Celebrity chef Jamie Oliver has revealed he was targeted by “Cornish terrorists” after opening a restaurant in southwest England. The TV personality said he was sent threats by the Cornish National Liberation Army (CNLA), a paramilitary group calling for Cornwall’s independence, after opening a branch of his Italian-British restaurant chain Fifteen in the county. Recounting the experience on James O’Brien’s Full Disclosure podcast, Jamie said he’d received “death threats” from the “terror group” after setting up shop in 2006.
“I had a bomb squad there when I opened because I was English,” he said. “We had death threats from Cornish terrorists, Cornish separatists.” The restauranteur, whose Fifteen chain once stretched across the UK before its financial collapse in 2019, joked that he later learned of family links to Cornwall, where his ancestors lived 400 years ago.
“And that guy [who] did the death threat, who licked the stamp, who got done for another crime, was only second-generation Cornish and came from up north,” he added.
The CNLA was a short-lived nationalist organisation mainly active in the mid-2000s and was known to have incited backlash to new business arrivals from England including Jamie Oliver and fellow restauranteur Rick Stein.

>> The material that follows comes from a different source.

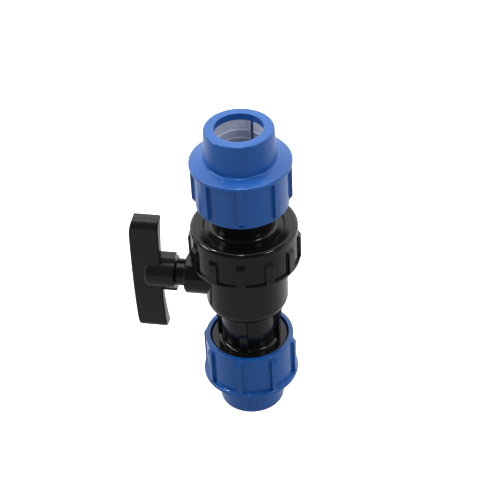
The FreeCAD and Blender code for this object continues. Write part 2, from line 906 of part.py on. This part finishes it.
def tip_relief(sketch):
    """The two slivers outside the arcs that draw the lever's outer side in towards its tips."""
    start = "(paddle_half_length - paddle_relief_length)"
    end = "(paddle_half_length + 1)"
    centre = FreeCAD.Vector(value("paddle_relief_bend - paddle_far"), 0, 0)
    rise = f"({end} - {start})"
    inset = f"paddle_relief_bend - sqrt(paddle_relief_bend ^ 2 - {rise} ^ 2) - paddle_far"
    opening = math.asin(value(rise) / value("paddle_relief_bend"))
    for sign, angles in (("", (math.pi - opening, math.pi)), ("-", (math.pi, math.pi + opening))):
        middle = FreeCAD.Vector(centre.x, value(sign + start), 0)
        circle = Part.Circle(middle, FreeCAD.Vector(0, 0, 1), value("paddle_relief_bend"))
        arc = sketch.addGeometry(Part.ArcOfCircle(circle, *angles), False)
        held = sketch.addConstraint(Sketcher.Constraint("Radius", arc, value("paddle_relief_bend")))
        sketch.setExpression(f"Constraints[{held}]", formula("paddle_relief_bend"))
        tip, foot = (1, 2) if sign == "" else (2, 1)
        fix_point(sketch, arc, foot, "-paddle_far", sign + start)
        fix_point(sketch, arc, tip, inset, sign + end)
        corners = [
            (inset, sign + end),
            ("-paddle_far - 1", sign + end),
            ("-paddle_far - 1", sign + start),
            ("-paddle_far", sign + start),
        ]
        points = [FreeCAD.Vector(value(across), value(up), 0) for across, up in corners]
        for first, last in zip(range(3), range(1, 4)):
            line = sketch.addGeometry(Part.LineSegment(points[first], points[last]), False)
            fix_point(sketch, line, 1, *corners[first])
            fix_point(sketch, line, 2, *corners[last])


def along_stem_edge(across, up):
    """Picks the lever's straight edges along the stem at a given place in its side view."""

    def wanted(edge):
        if len(edge.Vertexes) != 2 or circle_of(edge) is not None:
            return False
        first, last = edge.Vertexes[0].Point, edge.Vertexes[1].Point
        level = abs(first.y - last.y) < 0.01 and abs(first.z - last.z) < 0.01
        rise = abs(abs(first.z - value("stem_height - paddle_drop")) - value(up))
        return level and abs(first.y - value(across)) < 0.01 and rise < 0.01

    return wanted


def side_edge(distance):
    """Picks the lever's outline edges in a plane at a given distance from the flow axis."""

    def wanted(edge):
        box = edge.BoundBox
        flat = abs(box.XMin + value(distance)) < 0.01 and abs(box.XMax + value(distance)) < 0.01
        circle = circle_of(edge)
        on_hub = circle is not None and abs(circle.Radius - value("hub_radius")) < 0.01
        return flat and not on_hub

    return wanted


def hub_end_edge(edge):
    at_end = abs(edge.BoundBox.XMin + value("hub_end")) < 0.01
    return at_end and abs(edge.BoundBox.XMax + value("hub_end")) < 0.01


def lug_edge(edge):
    """Picks the four long outer edges of the two key lugs."""
    if len(edge.Vertexes) != 2 or circle_of(edge) is not None:
        return False
    first, last = edge.Vertexes[0].Point, edge.Vertexes[1].Point
    along = abs(first.y - last.y) < 0.01 and abs(first.z - last.z) < 0.01
    at_side = abs(abs(first.y) - value("lug_width / 2")) < 0.01
    at_reach = abs(abs(first.z - value("stem_height")) - value("lug_reach")) < 0.01
    return along and at_side and at_reach


def handle():
    body = new_body("handle")
    turned(
        body,
        "hub",
        [
            ("-hub_start", "0"),
            ("-hub_start", "hub_radius"),
            ("-hub_end", "hub_radius"),
            ("-hub_end", "0"),
        ],
        about_stem=True,
    )
    rounded(body, "hub_end_fillet", "hub_round", hub_end_edge)
    paddle_middle = ("0", "stem_height - paddle_drop", "-paddle_far")
    paddle = new_sketch(body, "paddle_sketch", "YZ_Plane", paddle_middle)
    paddle_outline(paddle)
    padded(body, "paddle", paddle, "paddle_far - paddle_near")
    rounded(
        body,
        "tip_front_fillet",
        "paddle_front_round",
        along_stem_edge("-paddle_front_tip", "paddle_half_length"),
    )
    rounded(
        body,
        "tip_back_fillet",
        "paddle_edge_round",
        along_stem_edge("paddle_back_tip", "paddle_half_length"),
    )
    rounded(body, "outer_side_fillet", "paddle_edge_round", side_edge("paddle_far"))
    rounded(body, "inner_side_fillet", "paddle_edge_round", side_edge("paddle_near"))
    relief = new_sketch(body, "relief_sketch", "XZ_Plane", ("0", "stem_height - paddle_drop", "0"))
    tip_relief(relief)
    padded(body, "relief", relief, "4 * hub_radius", cut=True, both_ways=True)
    lugs = new_sketch(body, "lug_sketch", "YZ_Plane", ("0", "stem_height", "-lug_end - 1"))
    rectangle(lugs, "lug_width / 2", "lug_reach")
    padded(body, "key_lugs", lugs, "lug_end + 1 - hub_start")
    rounded(body, "lug_fillet", "lug_round", lug_edge)
    tooth = new_sketch(body, "stop_tooth_sketch", "YZ_Plane", ("0", "stem_height", "-hub_start - 1"))
    corners = []
    for radius, side in (
        ("stop_tooth_inner", "-"),
        ("stop_tooth_outer", "-"),
        ("stop_tooth_outer", "+"),
        ("stop_tooth_inner", "+"),
    ):
        angle = f"(tooth_rest_angle {side} tooth_half_angle)"
        corners.append((f"{radius} * cos({angle})", f"{radius} * sin({angle})"))
    outline(tooth, corners)
    padded(body, "stop_tooth", tooth, "1 + hub_start - spigot_end + stop_depth - 3 * small_gap")
    socket = new_sketch(body, "square_socket_sketch", "YZ_Plane", ("0", "stem_height", "-hub_start"))
    rectangle(socket, "(square_half + drive_gap)", "(square_half + drive_gap)")
    padded(body, "square_socket", socket, "square_end - hub_start + 2 * small_gap", cut=True)
    return body


# ---------------------------------------------------------------- the assembly

flow_pieces = [
    valve_body(),
    union_nut(),
    seat_carrier(),
    compression_nut("bottom_compression_nut", "bottom_rib_turn"),
    grip_ring("bottom_grip_ring"),
    thrust_bush("bottom_thrust_bush"),
    rubber_ring("bottom_pipe_seal", "seal_major", "seal_minor", "seal_place"),
]

# the top pipe end repeats the bottom one, turned over about X
turned_over = [
    union_tailpiece(),
    compression_nut("top_compression_nut", "top_rib_turn"),
    grip_ring("top_grip_ring"),
    thrust_bush("top_thrust_bush"),
]
for piece in turned_over:
    place(piece, z="overall_length", axis=FreeCAD.Vector(1, 0, 0), angle=HALF_TURN)

backing_height = "seat_pocket_floor - backing_depth / 2"
seals = [
    rubber_ring("top_pipe_seal", "seal_major", "seal_minor", "overall_length - seal_place"),
    rubber_ring(
        "union_oring",
        "(face_groove_inner + face_groove_outer) / 2",
        "face_ring_minor",
        "face_groove_floor + face_ring_minor + small_gap",
    ),
    rubber_ring(
        "carrier_oring",
        "carrier_groove_floor + carrier_ring_minor",
        "carrier_ring_minor",
        "(carrier_groove_low + carrier_groove_high) / 2",
    ),
    rubber_ring(
        "lower_seat_backing_ring",
        "(backing_inner + backing_outer) / 2",
        "backing_minor",
        backing_height,
    ),
    rubber_ring(
        "upper_seat_backing_ring",
        "(backing_inner + backing_outer) / 2",
        "backing_minor",
        f"2 * stem_height - ({backing_height})",
    ),
    rubber_ring(
        "inner_stem_oring",
        "stem_ring_floor + stem_ring_minor",
        "stem_ring_minor",
        "inner_ring_place",
        along_stem=True,
    ),
    rubber_ring(
        "outer_stem_oring",
        "stem_ring_floor + stem_ring_minor",
        "stem_ring_minor",
        "outer_ring_place",
        along_stem=True,
    ),
]

ball_pieces = [
    ball_seat("lower_ball_seat", "seat_pocket_floor + small_gap / 2"),
    ball_seat("upper_ball_seat", "2 * stem_height - seat_pocket_floor - small_gap / 2 - seat_height"),
    ball(),
    stem(),
    handle(),
]

doc.recompute()

# ---------------------------------------------------------------- checks, then one file for each piece

for thing in doc.Objects:
    if "Invalid" in thing.State or "Error" in thing.State:
        raise RuntimeError(f"{thing.Name} failed: {thing.State}")

os.makedirs("parts", exist_ok=True)
for piece in flow_pieces + turned_over + seals + ball_pieces:
    shape = piece.Shape
    if shape.isNull() or not shape.isValid() or len(shape.Solids) != 1:
        raise RuntimeError(f"{piece.Label} is not one valid solid")
    shape.exportStep(os.path.join("parts", piece.Label + ".step"))
    print(f"{piece.Label:26s} {shape.Volume:10.1f} mm3")
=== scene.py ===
import json
import math

import bpy
from mathutils import Matrix, Vector

# Quarter-turn ball valve for plastic pipe: black body, union and lever, a blue compression nut at each end.
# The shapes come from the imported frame. This script adds the moulding detail, the materials and the studio.
# Everything is in metres, in the frame's own axes: +Z is the flow axis and the lever is on the -X side.

MM = 0.001

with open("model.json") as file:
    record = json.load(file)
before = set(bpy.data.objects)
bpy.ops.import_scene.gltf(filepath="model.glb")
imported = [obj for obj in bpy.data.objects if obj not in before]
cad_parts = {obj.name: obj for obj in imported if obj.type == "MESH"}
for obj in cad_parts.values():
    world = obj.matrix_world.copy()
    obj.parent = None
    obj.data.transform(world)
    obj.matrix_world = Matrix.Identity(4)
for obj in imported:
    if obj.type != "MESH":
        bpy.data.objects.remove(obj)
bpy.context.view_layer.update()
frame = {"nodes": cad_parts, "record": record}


# ---------------------------------------------------------------- camera

CAMERA_DISTANCE = 0.64475
CAMERA_AIM_HEIGHT = 0.075
CAMERA_ELEVATION = 0.687
CAMERA_AZIMUTH = math.radians(12)
CAMERA_YAW = -0.0033
CAMERA_PITCH = 0.0125
CAMERA_ROLL = 0.0538
CAMERA_LENS = 104.78
CAMERA_CLIP_START = 0.01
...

Rick Stein’s Seafood Restaurant in Padstow was also announced as a target by the group, with the extremists threatening to burn the celebrity chef’s flagship branch down in 2007.
While the CNLA claimed credit for a fire at the site in 2017, the Cornwall Fire and Rescue Service said the blaze was “probably [due to] an electrical issue and not one of deliberate ignition”.
They also branded Jamie an “incomer” whose arrival in Newquay they suggested was negatively impacting locals by driving up living costs and house prices.
The CNLA claimed to stem from the An Gof organisation, a militant Cornish nationalist movement suspected of a series of attacks in the 1980s, including bombings and fires.